Service is the most obvious starting point for many organizations. A service agent can answer common customer questions, guide self-service troubleshooting, summarize a case for a rep, suggest a knowledge article, collect intake information, or route to the correct queue. The admin must ensure published knowledge is current, data categories are correct, channel access is appropriate, and the fallback to a human is clear. If a customer asks for a refund, warranty exception, or legal commitment, the agent may need to create or route a case instead of deciding.
| Scenario | Data and configuration focus | Admin boundary |
|---|---|---|
| Customer asks product support questions | Published knowledge, chat channel, escalation queue | Do not expose internal-only articles. |
| Rep needs a case summary | Case fields, related activities, contact, entitlement | Respect FLS and private notes. |
| Sales user needs account prep | Account, opportunity, tasks, events, contacts, recent activity | Do not invent account facts. |
| Sales team wants follow-up drafts | Prompt template, opportunity context, approved messaging | Human reviews customer-facing content. |
| Employee asks how to request access | Internal knowledge, permission process, support queue | Do not grant access without approval. |
| Admin uses setup assistance | Supported Setup tasks and approval prompts | Verify changes and keep audit evidence. |
Sales scenarios should be grounded in CRM facts and sales policy. An agent might summarize an opportunity, identify missing fields before a stage change, draft a follow-up email, help prepare for a renewal call, or surface open tasks. The admin should check field-level security, forecasting sensitivity, activity visibility, and record sharing. Pipeline data can be sensitive. A sales rep should not receive summaries of opportunities owned by a different team unless the sharing model allows it.

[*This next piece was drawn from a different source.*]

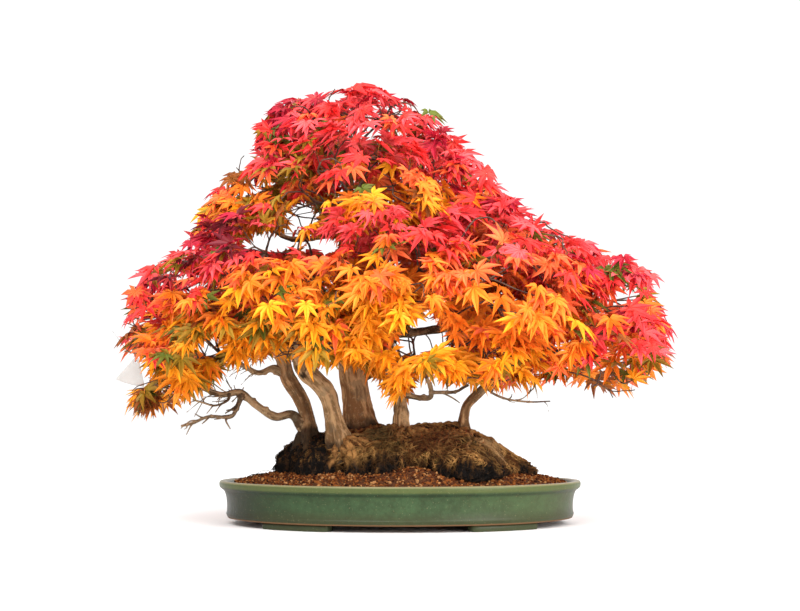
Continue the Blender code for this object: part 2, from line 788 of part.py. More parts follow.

Sales productivity does not mean the agent should close deals automatically. Some actions are reasonable when properly scoped, such as creating a task, drafting an email, updating a next step field, or suggesting that required fields are missing. Other actions need more approval, such as changing stage to Closed Won, discounting a quote, updating forecast category, or sending a contract. The admin should ask whether existing validation rules, approvals, and record types already govern those actions.

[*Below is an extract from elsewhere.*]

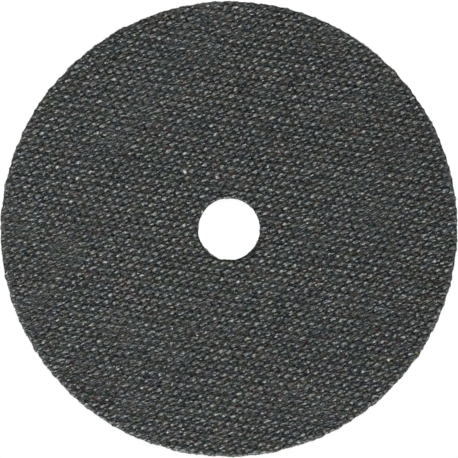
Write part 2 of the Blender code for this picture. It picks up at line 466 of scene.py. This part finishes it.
def grain_depth(tree, given, position):
    """Adds the hollows between the clumps of grit, which the threads drew out a little along themselves."""
    turned = add(tree, "ShaderNodeVectorRotate", {"Vector": position, "Angle": given["Thread angle"]},
                 rotation_type="Z_AXIS", invert=True).outputs[0]
    narrow = add(tree, "ShaderNodeMath", {0: 1.0, 1: given["Grain length"]}, operation="DIVIDE").outputs[0]
    wide = add(tree, "ShaderNodeMath", {0: narrow, 1: given["Grain stretch"]}, operation="DIVIDE").outputs[0]
    scale = add(tree, "ShaderNodeCombineXYZ", {"X": wide, "Y": narrow, "Z": narrow}).outputs[0]
    place = add(tree, "ShaderNodeVectorMath", {0: turned, 1: scale}, operation="MULTIPLY").outputs[0]
    grain = add(tree, "ShaderNodeTexNoise",
                {"Vector": place, "W": given["Seed"], "Scale": 1.0, "Detail": 1.0, "Roughness": 0.5},
                noise_dimensions="4D").outputs["Fac"]
    grain = add(tree, "ShaderNodeMapRange", {"Value": grain, **span("clumps")}).outputs[0]
    return add(tree, "ShaderNodeMath", {0: grain, 1: given["Grain height"]}, operation="MULTIPLY").outputs[0]


def oval_offset(tree, given, position):
    """Adds how far the wheel is from round. It shows at the rim, and fades quickly towards the axis."""
    flat = add(tree, "ShaderNodeVectorMath", {0: position, 1: (1.0, 1.0, 0.0)}, operation="MULTIPLY").outputs[0]
    reach = add(tree, "ShaderNodeVectorMath", {0: flat}, operation="LENGTH").outputs["Value"]
    reach = add(tree, "ShaderNodeMath", {0: reach, 1: given["Diameter"]}, operation="DIVIDE").outputs[0]
    reach = add(tree, "ShaderNodeMath", {0: reach, 1: 2.0}, operation="MULTIPLY").outputs[0]
    fading = add(tree, "ShaderNodeMath", {0: reach, 1: OVAL_POWER}, operation="POWER").outputs[0]
    stretch = add(tree, "ShaderNodeMath", {0: given["Ovality"], 1: given["Diameter"]}, operation="DIVIDE").outputs[0]
    stretch = add(tree, "ShaderNodeMath", {0: stretch, 1: 0.5}, operation="MULTIPLY").outputs[0]
    stretch = add(tree, "ShaderNodeMath", {0: stretch, 1: fading}, operation="MULTIPLY").outputs[0]
    turned = add(tree, "ShaderNodeVectorRotate", {"Vector": flat, "Angle": given["Long axis"]},
                 rotation_type="Z_AXIS", invert=True).outputs[0]
    pulled = add(tree, "ShaderNodeVectorMath", {0: turned, 1: (1.0, -1.0, 0.0)}, operation="MULTIPLY").outputs[0]
    pulled = add(tree, "ShaderNodeVectorMath", {0: pulled, "Scale": stretch}, operation="SCALE").outputs[0]
    return add(tree, "ShaderNodeVectorRotate", {"Vector": pulled, "Angle": given["Long axis"]},
               rotation_type="Z_AXIS").outputs[0]


def edge_offset(tree, given, position):
    """Adds how far the ragged rim and bore are from round, and a mask that is 0 at both edges."""
    flat = add(tree, "ShaderNodeVectorMath", {0: position, 1: (1.0, 1.0, 0.0)}, operation="MULTIPLY").outputs[0]
    radius = add(tree, "ShaderNodeVectorMath", {0: flat}, operation="LENGTH").outputs["Value"]
    outward = add(tree, "ShaderNodeVectorMath", {0: flat}, operation="NORMALIZE").outputs[0]
    ragged = add(tree, "ShaderNodeTexNoise",
                 {"Vector": position, "W": given["Seed"], "Scale": 1.0 / NOTCH_LENGTH, "Detail": 4.0,
                  "Roughness": 0.65}, noise_dimensions="4D").outputs["Fac"]
    ragged = add(tree, "ShaderNodeMapRange", {"Value": ragged, **span("notches"), "To Min": -1.0, "To Max": 1.0},
                 clamp=False).outputs[0]
    shifts, gaps = [], []
    for name, roughness, sense, set_back in (
        ("Diameter", "Rim roughness", 1.0, RIM_SET_BACK),
        ("Bore", "Bore roughness", -1.0, 0.0),
    ):
        edge = add(tree, "ShaderNodeMath", {0: given[name], 1: 0.5}, operation="MULTIPLY").outputs[0]
        gap = add(tree, "ShaderNodeMath", {0: edge, 1: radius}, operation="SUBTRACT").outputs[0]
        gap = add(tree, "ShaderNodeMath", {0: gap, 1: sense}, operation="MULTIPLY").outputs[0]
        gaps.append(gap)
        # The face beside an edge goes along with it, less and less, so that its triangles don't fold over.
        reach = add(tree, "ShaderNodeMapRange", {"Value": gap, "From Max": given["Frayed width"],
                                                 "To Min": given[roughness], "To Max": 0.0}).outputs[0]
        share = add(tree, "ShaderNodeMath", {0: ragged, 1: set_back}, operation="SUBTRACT").outputs[0]
        shifts.append(add(tree, "ShaderNodeMath", {0: share, 1: reach}, operation="MULTIPLY").outputs[0])
    shift = add(tree, "ShaderNodeMath", {0: shifts[0], 1: shifts[1]}, operation="ADD").outputs[0]
    offset = add(tree, "ShaderNodeVectorMath", {0: outward, "Scale": shift}, operation="SCALE").outputs[0]
    nearest = add(tree, "ShaderNodeMath", {0: gaps[0], 1: gaps[1]}, operation="MINIMUM").outputs[0]
    inside = add(tree, "ShaderNodeMapRange", {"Value": nearest, "From Max": given["Lip width"]},
                 interpolation_type="SMOOTHSTEP").outputs[0]
    return offset, inside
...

Internal productivity scenarios are broad. Employees may ask an agent how to request a laptop, how to file a support ticket, how to find a Salesforce report, or how to update a record. Admins may use supported setup assistance to navigate configuration, troubleshoot user access, understand permissions, or draft setup changes that still require approval. The key is that the agent must respect user permissions and should not make changes without the required approval flow and auditability.
Scenario design workflow:
- Name the persona: customer, partner, service rep, sales rep, manager, employee, or admin.
- Name the channel: Experience Cloud, enhanced chat, Salesforce app, console, Agentforce Studio, or another supported surface.

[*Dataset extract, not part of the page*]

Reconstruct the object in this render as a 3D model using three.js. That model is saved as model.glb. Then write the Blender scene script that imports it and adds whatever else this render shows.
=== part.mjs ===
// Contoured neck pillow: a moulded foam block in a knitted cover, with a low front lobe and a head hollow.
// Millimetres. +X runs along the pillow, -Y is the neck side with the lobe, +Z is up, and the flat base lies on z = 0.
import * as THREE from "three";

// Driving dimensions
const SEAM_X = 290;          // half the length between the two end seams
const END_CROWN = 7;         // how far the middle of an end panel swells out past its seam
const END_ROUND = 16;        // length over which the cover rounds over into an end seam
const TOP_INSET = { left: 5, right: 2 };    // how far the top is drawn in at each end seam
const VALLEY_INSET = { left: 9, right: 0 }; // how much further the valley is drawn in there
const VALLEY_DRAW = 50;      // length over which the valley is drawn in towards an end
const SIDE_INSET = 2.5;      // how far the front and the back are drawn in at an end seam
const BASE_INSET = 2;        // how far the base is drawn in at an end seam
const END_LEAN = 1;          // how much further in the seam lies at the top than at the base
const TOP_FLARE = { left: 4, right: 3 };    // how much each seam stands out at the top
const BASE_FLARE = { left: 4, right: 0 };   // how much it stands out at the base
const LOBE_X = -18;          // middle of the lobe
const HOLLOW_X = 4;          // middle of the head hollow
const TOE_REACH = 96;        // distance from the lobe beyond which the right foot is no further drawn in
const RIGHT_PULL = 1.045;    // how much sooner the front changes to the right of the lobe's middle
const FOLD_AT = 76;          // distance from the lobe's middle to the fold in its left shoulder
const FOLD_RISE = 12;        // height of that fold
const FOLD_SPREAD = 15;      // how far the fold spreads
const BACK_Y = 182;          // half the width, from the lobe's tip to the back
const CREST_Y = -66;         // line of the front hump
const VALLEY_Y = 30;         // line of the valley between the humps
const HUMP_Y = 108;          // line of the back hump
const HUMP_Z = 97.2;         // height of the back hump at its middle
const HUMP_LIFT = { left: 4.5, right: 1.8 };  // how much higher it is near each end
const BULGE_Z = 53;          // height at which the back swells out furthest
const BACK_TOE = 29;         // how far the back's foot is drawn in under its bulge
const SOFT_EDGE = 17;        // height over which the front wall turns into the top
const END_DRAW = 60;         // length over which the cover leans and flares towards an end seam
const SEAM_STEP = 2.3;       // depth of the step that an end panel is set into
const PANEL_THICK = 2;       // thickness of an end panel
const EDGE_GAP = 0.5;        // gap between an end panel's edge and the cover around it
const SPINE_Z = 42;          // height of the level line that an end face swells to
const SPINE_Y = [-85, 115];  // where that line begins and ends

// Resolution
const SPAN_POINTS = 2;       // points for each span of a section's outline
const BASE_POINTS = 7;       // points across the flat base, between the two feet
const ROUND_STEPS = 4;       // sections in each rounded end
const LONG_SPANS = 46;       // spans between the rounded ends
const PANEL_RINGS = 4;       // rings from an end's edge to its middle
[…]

- Name the data: knowledge, records, files, data library, prompt template inputs, or external service.
- Name the action: answer only, summarize, draft, create, update, route, transfer, or escalate.
- Name the stop condition: low confidence, restricted request, missing data, high risk, legal issue, or angry customer.
- Name the owner: content owner, business approver, admin, developer, support queue, and monitoring owner.
A common service example is case deflection. The business wants fewer routine cases, but the admin should not define success only as fewer cases created. If the agent prevents case creation by giving bad answers, service quality falls. Better measures include resolution rate, transfer rate, customer feedback, answer accuracy, repeat contact rate, and whether high-priority issues are escalated quickly. The best agent protects the customer experience, not just the queue size.
A common sales example is account briefing. The agent can summarize open opportunities, recent activities, support cases, and key contacts before a call. The admin should decide which objects are included, whether cases can be shown to sales users, which fields are sensitive, and whether the summary can be saved back to Salesforce. If service case visibility is restricted, the agent should not reveal case details in a sales summary.
Study trap: do not confuse a productive draft with an approved action. Drafting an email, summarizing a record, or recommending next steps can be useful, but sending a message, changing a contract term, granting access, or closing a case may require additional controls. The admin answer should map the scenario to the correct data, action, permission, and fallback.
A service agent will answer customer questions on an Experience Cloud site. Which source is usually safest for the first pilot?
A sales rep asks an agent to summarize an account before a renewal call. What should the admin verify?
Which internal productivity use case needs the most control before allowing the agent to act?